Explanation of this Python language feature? [x for x in x for x in x] (to flatten a nested list)

Larry Hudson orgnut at yahoo.com
Sun Mar 30 03:32:58 EDT 2014


On 03/29/2014 10:52 PM, Mark H Harris wrote:
> On 3/29/14 10:45 AM, Mark Lawrence wrote:
>> On 29/03/2014 08:21, Mark H Harris wrote:
>>>
>>>     Yes. Well, as the joke goes, if you're trilingual you speak three
>>> languages, if you're bilingual you speak two languages, if you're
>>> monolingual you're an American (well, that might go for Australia too,
>>> maybe). When whole continents speak the same language that tends to
>>> happen.
>>
>> You mean like the USA, where I saw an ad in a shop for a bilingual shop
>> assistant?  Or is Spanish so like US English it doesn't count as a
>> separate language?
>
> I'm not sure what point you are trying to make.
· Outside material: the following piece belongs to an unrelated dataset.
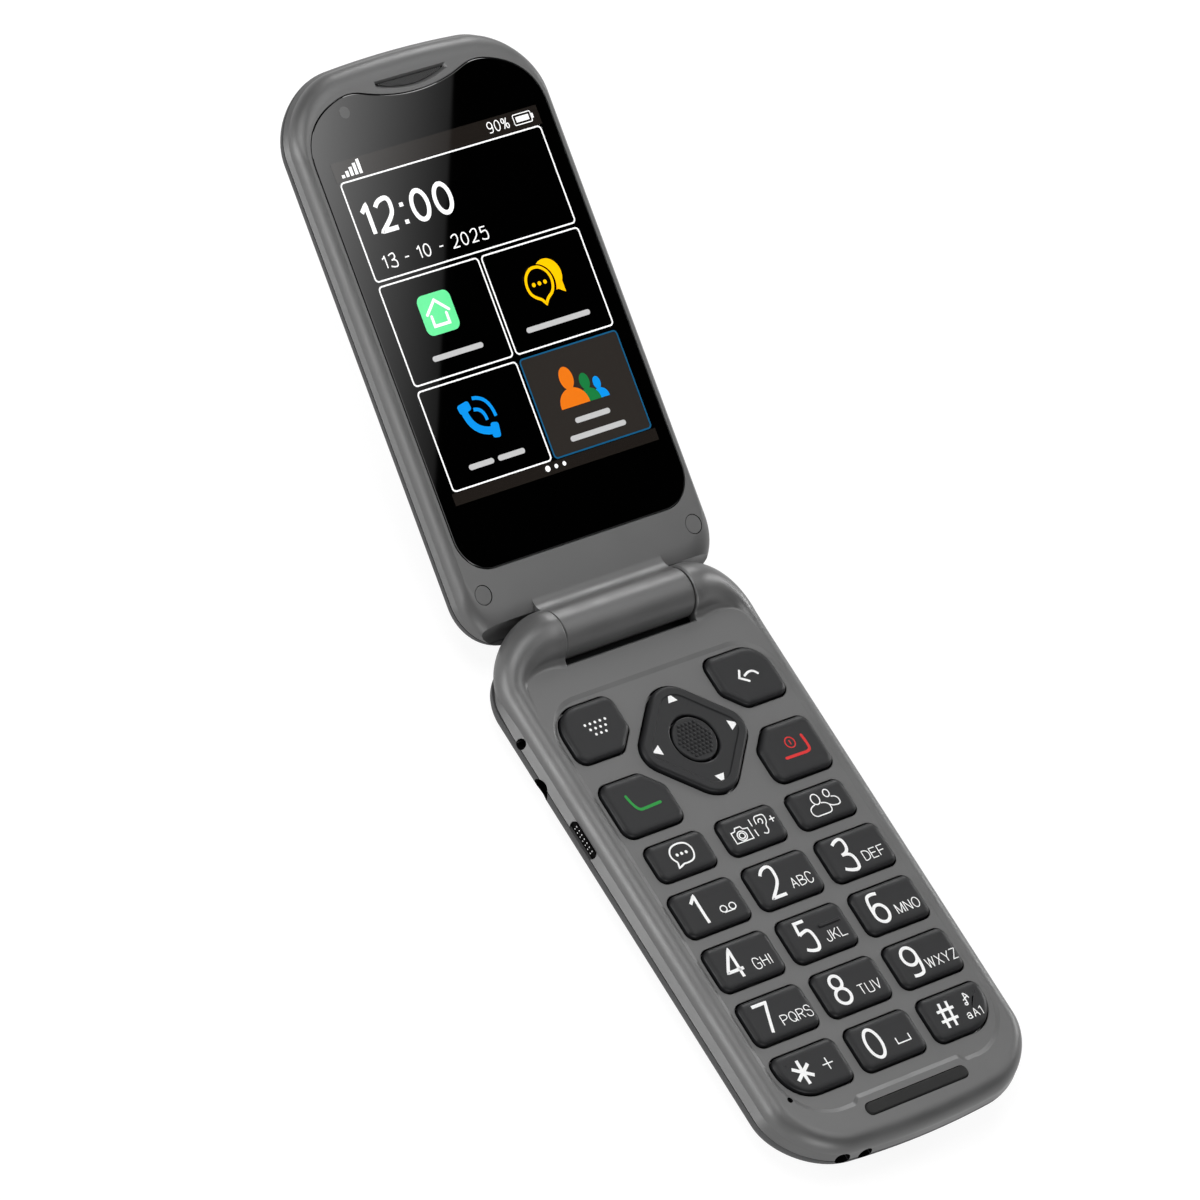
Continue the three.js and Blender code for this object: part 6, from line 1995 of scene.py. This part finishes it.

We have people here from all over the earth, and
> enough illegal immigrants speaking Spanish to account for a population about the size of Ohio.
> But, Americans are mostly monolingual. ...point of fact.
>

I believe the point is your generalized use of "American".  After all, Mexicans are Americans 
too, as well as Canadians, Peruvians and ...

Unfortunately, there is no good word for "USA-ian".  "United States Citizen" is too long and 
awkward and "United Statesian" is ridiculous.  The common usage of "American" for this is at 
best ambiguous, and definitely inaccurate (as well as chauvinistic, and rather insulting to 
other North and South Americans outside the US).